INSTRUCTIONS FOR THE TASK -
Reproduce all records exactly.

───── DATASET CONTENT ─────

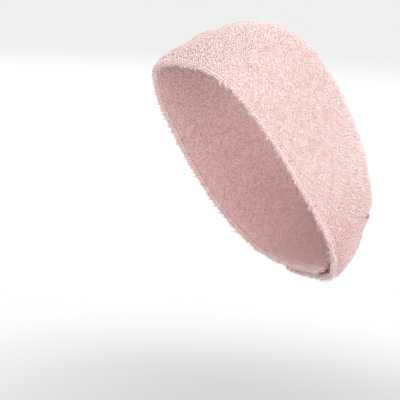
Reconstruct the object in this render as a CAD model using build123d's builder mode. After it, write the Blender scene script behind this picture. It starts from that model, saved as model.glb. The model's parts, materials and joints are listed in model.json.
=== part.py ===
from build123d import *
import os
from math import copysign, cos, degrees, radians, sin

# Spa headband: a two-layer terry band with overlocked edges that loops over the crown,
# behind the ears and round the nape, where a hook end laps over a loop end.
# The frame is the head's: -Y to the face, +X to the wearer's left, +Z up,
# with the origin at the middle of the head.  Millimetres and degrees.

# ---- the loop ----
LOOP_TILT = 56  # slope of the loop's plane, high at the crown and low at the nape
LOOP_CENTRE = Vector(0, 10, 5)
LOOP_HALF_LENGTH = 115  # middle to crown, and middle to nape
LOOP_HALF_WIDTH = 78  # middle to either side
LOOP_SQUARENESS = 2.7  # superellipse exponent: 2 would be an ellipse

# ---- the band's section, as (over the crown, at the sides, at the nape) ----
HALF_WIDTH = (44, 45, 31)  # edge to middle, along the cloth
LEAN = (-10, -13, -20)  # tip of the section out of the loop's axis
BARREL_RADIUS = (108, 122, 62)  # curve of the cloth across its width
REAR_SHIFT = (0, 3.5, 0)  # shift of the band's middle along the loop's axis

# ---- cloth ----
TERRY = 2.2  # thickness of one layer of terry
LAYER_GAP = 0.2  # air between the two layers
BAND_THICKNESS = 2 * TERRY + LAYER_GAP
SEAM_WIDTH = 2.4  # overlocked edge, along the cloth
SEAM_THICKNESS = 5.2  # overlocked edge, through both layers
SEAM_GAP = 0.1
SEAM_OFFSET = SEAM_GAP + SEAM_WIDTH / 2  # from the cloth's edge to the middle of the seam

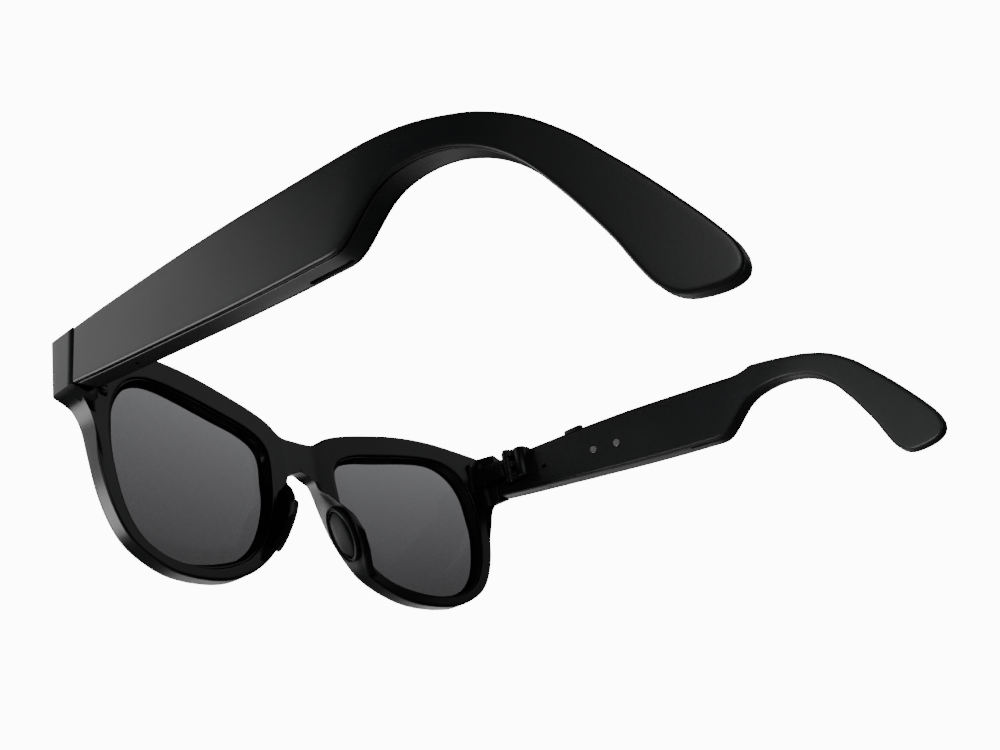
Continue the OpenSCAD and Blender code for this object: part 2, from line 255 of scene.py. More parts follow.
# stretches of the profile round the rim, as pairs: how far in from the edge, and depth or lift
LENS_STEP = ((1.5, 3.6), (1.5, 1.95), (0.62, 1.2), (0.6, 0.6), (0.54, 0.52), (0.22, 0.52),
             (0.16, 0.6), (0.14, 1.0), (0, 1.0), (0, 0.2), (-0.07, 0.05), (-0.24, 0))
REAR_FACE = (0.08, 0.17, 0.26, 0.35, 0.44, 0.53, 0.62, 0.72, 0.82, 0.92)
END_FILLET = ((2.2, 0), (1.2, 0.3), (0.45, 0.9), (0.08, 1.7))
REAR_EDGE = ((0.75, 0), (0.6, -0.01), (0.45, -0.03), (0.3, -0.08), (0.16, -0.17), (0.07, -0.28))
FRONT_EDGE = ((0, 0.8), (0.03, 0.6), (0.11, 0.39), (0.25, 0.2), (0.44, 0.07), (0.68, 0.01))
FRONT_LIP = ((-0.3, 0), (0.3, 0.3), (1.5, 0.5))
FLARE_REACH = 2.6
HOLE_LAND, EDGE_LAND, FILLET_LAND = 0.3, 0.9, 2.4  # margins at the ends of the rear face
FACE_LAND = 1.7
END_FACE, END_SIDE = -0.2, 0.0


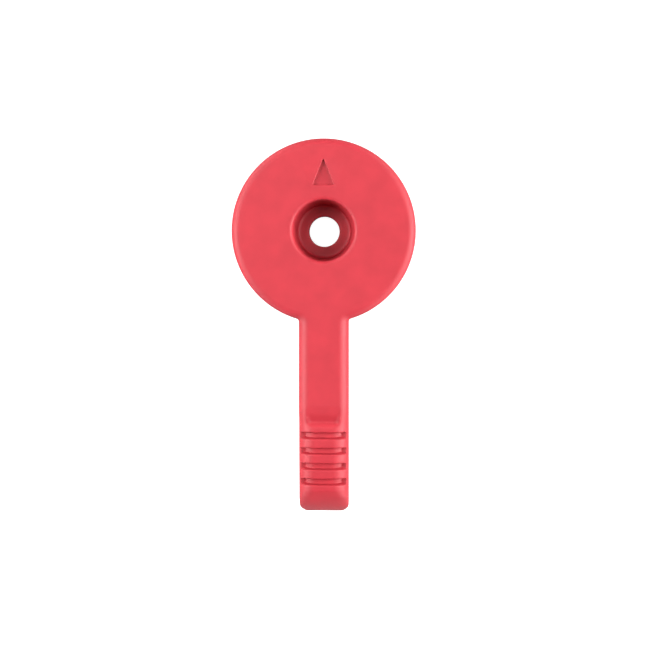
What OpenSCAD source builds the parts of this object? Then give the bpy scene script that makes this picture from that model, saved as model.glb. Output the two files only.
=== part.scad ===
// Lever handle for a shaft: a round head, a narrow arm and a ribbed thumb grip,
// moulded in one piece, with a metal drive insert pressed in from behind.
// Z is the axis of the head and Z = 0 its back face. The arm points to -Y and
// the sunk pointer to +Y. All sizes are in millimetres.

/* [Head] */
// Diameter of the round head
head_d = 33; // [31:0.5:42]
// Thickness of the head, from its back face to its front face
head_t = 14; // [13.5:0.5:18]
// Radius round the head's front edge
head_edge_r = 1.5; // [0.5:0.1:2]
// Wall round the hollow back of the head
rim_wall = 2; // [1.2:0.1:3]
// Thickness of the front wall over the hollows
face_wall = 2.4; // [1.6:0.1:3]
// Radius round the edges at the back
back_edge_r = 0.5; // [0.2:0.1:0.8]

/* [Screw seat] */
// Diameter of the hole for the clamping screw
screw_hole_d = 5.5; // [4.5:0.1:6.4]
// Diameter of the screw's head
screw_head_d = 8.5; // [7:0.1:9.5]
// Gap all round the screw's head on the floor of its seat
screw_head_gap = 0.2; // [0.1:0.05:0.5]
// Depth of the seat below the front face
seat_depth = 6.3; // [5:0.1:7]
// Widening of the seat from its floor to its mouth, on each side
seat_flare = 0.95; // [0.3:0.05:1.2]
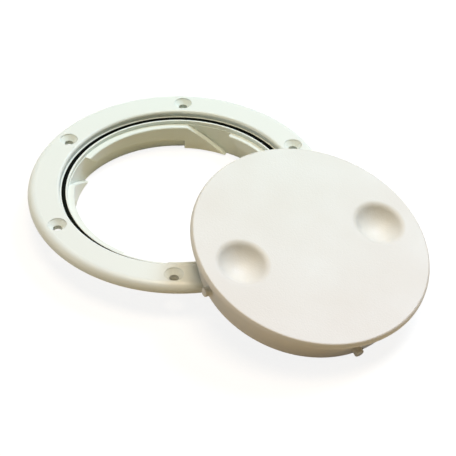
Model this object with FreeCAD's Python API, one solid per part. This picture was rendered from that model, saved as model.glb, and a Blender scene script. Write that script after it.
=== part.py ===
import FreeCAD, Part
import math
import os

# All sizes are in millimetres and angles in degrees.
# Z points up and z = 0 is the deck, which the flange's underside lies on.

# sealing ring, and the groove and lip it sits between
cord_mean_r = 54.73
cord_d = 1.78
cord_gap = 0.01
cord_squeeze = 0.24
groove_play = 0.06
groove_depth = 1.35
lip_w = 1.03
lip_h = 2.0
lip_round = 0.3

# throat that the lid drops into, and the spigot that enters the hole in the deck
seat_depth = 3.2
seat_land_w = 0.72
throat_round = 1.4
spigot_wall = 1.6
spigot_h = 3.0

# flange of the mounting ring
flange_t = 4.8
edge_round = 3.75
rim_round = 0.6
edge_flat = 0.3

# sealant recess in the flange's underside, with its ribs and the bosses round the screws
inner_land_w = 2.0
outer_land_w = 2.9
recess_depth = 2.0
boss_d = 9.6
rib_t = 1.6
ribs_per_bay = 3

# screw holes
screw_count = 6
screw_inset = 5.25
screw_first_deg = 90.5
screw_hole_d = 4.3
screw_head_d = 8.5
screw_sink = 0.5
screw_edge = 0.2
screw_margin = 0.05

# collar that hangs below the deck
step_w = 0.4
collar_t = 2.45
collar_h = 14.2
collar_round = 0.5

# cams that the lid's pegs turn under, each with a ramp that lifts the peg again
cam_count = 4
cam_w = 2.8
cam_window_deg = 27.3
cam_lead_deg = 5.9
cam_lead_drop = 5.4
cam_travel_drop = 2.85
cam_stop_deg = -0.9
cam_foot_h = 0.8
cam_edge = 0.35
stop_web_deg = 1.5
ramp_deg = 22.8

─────

SOLUTION FOR THIS EXERCISE -
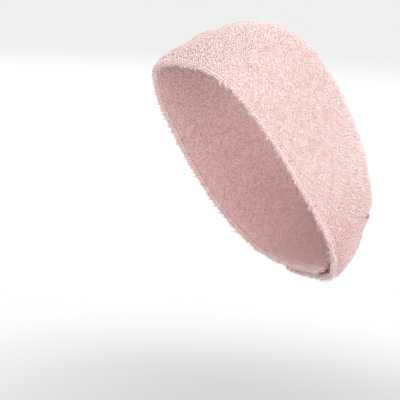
Reconstruct the object in this render as a CAD model using build123d's builder mode. After it, write the Blender scene script behind this picture. It starts from that model, saved as model.glb. The model's parts, materials and joints are listed in model.json.
=== part.py ===
from build123d import *
import os
from math import copysign, cos, degrees, radians, sin

# Spa headband: a two-layer terry band with overlocked edges that loops over the crown,
# behind the ears and round the nape, where a hook end laps over a loop end.
# The frame is the head's: -Y to the face, +X to the wearer's left, +Z up,
# with the origin at the middle of the head.  Millimetres and degrees.

# ---- the loop ----
LOOP_TILT = 56  # slope of the loop's plane, high at the crown and low at the nape
LOOP_CENTRE = Vector(0, 10, 5)
LOOP_HALF_LENGTH = 115  # middle to crown, and middle to nape
LOOP_HALF_WIDTH = 78  # middle to either side
LOOP_SQUARENESS = 2.7  # superellipse exponent: 2 would be an ellipse

# ---- the band's section, as (over the crown, at the sides, at the nape) ----
HALF_WIDTH = (44, 45, 31)  # edge to middle, along the cloth
LEAN = (-10, -13, -20)  # tip of the section out of the loop's axis
BARREL_RADIUS = (108, 122, 62)  # curve of the cloth across its width
REAR_SHIFT = (0, 3.5, 0)  # shift of the band's middle along the loop's axis

# ---- cloth ----
TERRY = 2.2  # thickness of one layer of terry
LAYER_GAP = 0.2  # air between the two layers
BAND_THICKNESS = 2 * TERRY + LAYER_GAP
SEAM_WIDTH = 2.4  # overlocked edge, along the cloth
SEAM_THICKNESS = 5.2  # overlocked edge, through both layers
SEAM_GAP = 0.1
SEAM_OFFSET = SEAM_GAP + SEAM_WIDTH / 2  # from the cloth's edge to the middle of the seam

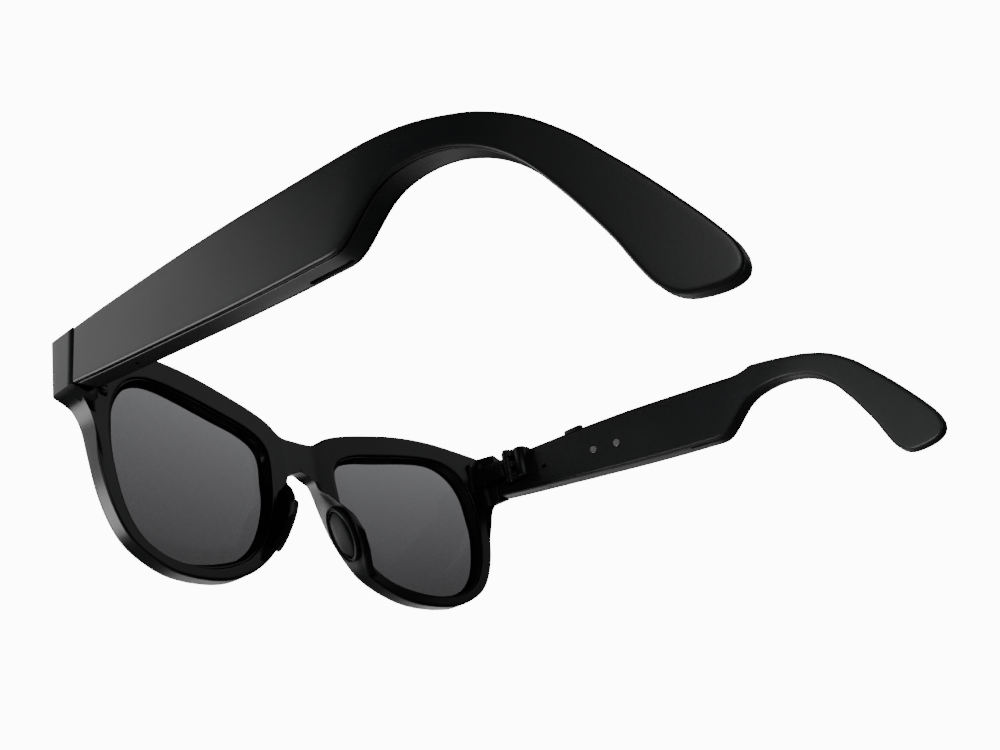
Continue the OpenSCAD and Blender code for this object: part 2, from line 255 of scene.py. More parts follow.
# stretches of the profile round the rim, as pairs: how far in from the edge, and depth or lift
LENS_STEP = ((1.5, 3.6), (1.5, 1.95), (0.62, 1.2), (0.6, 0.6), (0.54, 0.52), (0.22, 0.52),
             (0.16, 0.6), (0.14, 1.0), (0, 1.0), (0, 0.2), (-0.07, 0.05), (-0.24, 0))
REAR_FACE = (0.08, 0.17, 0.26, 0.35, 0.44, 0.53, 0.62, 0.72, 0.82, 0.92)
END_FILLET = ((2.2, 0), (1.2, 0.3), (0.45, 0.9), (0.08, 1.7))
REAR_EDGE = ((0.75, 0), (0.6, -0.01), (0.45, -0.03), (0.3, -0.08), (0.16, -0.17), (0.07, -0.28))
FRONT_EDGE = ((0, 0.8), (0.03, 0.6), (0.11, 0.39), (0.25, 0.2), (0.44, 0.07), (0.68, 0.01))
FRONT_LIP = ((-0.3, 0), (0.3, 0.3), (1.5, 0.5))
FLARE_REACH = 2.6
HOLE_LAND, EDGE_LAND, FILLET_LAND = 0.3, 0.9, 2.4  # margins at the ends of the rear face
FACE_LAND = 1.7
END_FACE, END_SIDE = -0.2, 0.0


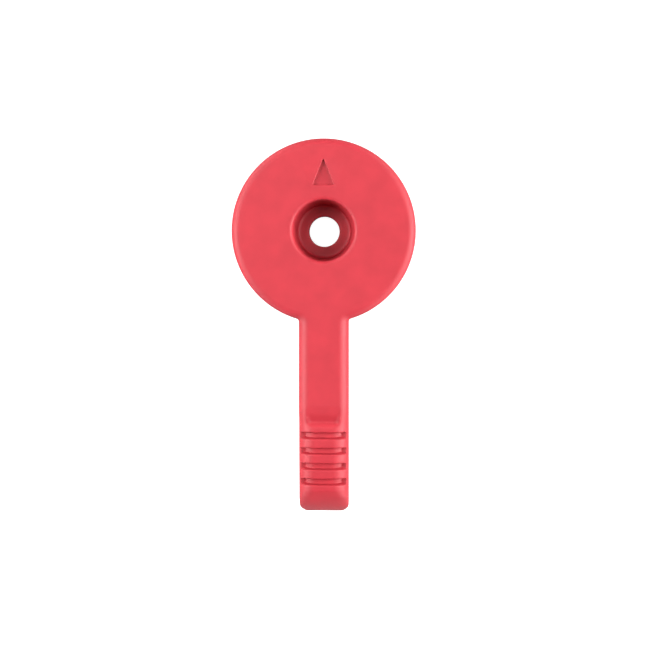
What OpenSCAD source builds the parts of this object? Then give the bpy scene script that makes this picture from that model, saved as model.glb. Output the two files only.
=== part.scad ===
// Lever handle for a shaft: a round head, a narrow arm and a ribbed thumb grip,
// moulded in one piece, with a metal drive insert pressed in from behind.
// Z is the axis of the head and Z = 0 its back face. The arm points to -Y and
// the sunk pointer to +Y. All sizes are in millimetres.

/* [Head] */
// Diameter of the round head
head_d = 33; // [31:0.5:42]
// Thickness of the head, from its back face to its front face
head_t = 14; // [13.5:0.5:18]
// Radius round the head's front edge
head_edge_r = 1.5; // [0.5:0.1:2]
// Wall round the hollow back of the head
rim_wall = 2; // [1.2:0.1:3]
// Thickness of the front wall over the hollows
face_wall = 2.4; // [1.6:0.1:3]
// Radius round the edges at the back
back_edge_r = 0.5; // [0.2:0.1:0.8]

/* [Screw seat] */
// Diameter of the hole for the clamping screw
screw_hole_d = 5.5; // [4.5:0.1:6.4]
// Diameter of the screw's head
screw_head_d = 8.5; // [7:0.1:9.5]
// Gap all round the screw's head on the floor of its seat
screw_head_gap = 0.2; // [0.1:0.05:0.5]
// Depth of the seat below the front face
seat_depth = 6.3; // [5:0.1:7]
// Widening of the seat from its floor to its mouth, on each side
seat_flare = 0.95; // [0.3:0.05:1.2]
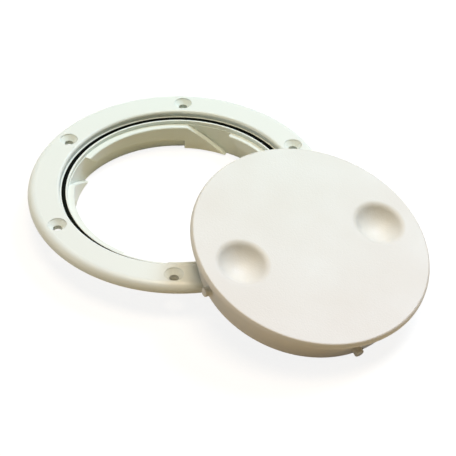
Model this object with FreeCAD's Python API, one solid per part. This picture was rendered from that model, saved as model.glb, and a Blender scene script. Write that script after it.
=== part.py ===
import FreeCAD, Part
import math
import os

# All sizes are in millimetres and angles in degrees.
# Z points up and z = 0 is the deck, which the flange's underside lies on.

# sealing ring, and the groove and lip it sits between
cord_mean_r = 54.73
cord_d = 1.78
cord_gap = 0.01
cord_squeeze = 0.24
groove_play = 0.06
groove_depth = 1.35
lip_w = 1.03
lip_h = 2.0
lip_round = 0.3

# throat that the lid drops into, and the spigot that enters the hole in the deck
seat_depth = 3.2
seat_land_w = 0.72
throat_round = 1.4
spigot_wall = 1.6
spigot_h = 3.0

# flange of the mounting ring
flange_t = 4.8
edge_round = 3.75
rim_round = 0.6
edge_flat = 0.3

# sealant recess in the flange's underside, with its ribs and the bosses round the screws
inner_land_w = 2.0
outer_land_w = 2.9
recess_depth = 2.0
boss_d = 9.6
rib_t = 1.6
ribs_per_bay = 3

# screw holes
screw_count = 6
screw_inset = 5.25
screw_first_deg = 90.5
screw_hole_d = 4.3
screw_head_d = 8.5
screw_sink = 0.5
screw_edge = 0.2
screw_margin = 0.05

# collar that hangs below the deck
step_w = 0.4
collar_t = 2.45
collar_h = 14.2
collar_round = 0.5

# cams that the lid's pegs turn under, each with a ramp that lifts the peg again
cam_count = 4
cam_w = 2.8
cam_window_deg = 27.3
cam_lead_deg = 5.9
cam_lead_drop = 5.4
cam_travel_drop = 2.85
cam_stop_deg = -0.9
cam_foot_h = 0.8
cam_edge = 0.35
stop_web_deg = 1.5
ramp_deg = 22.8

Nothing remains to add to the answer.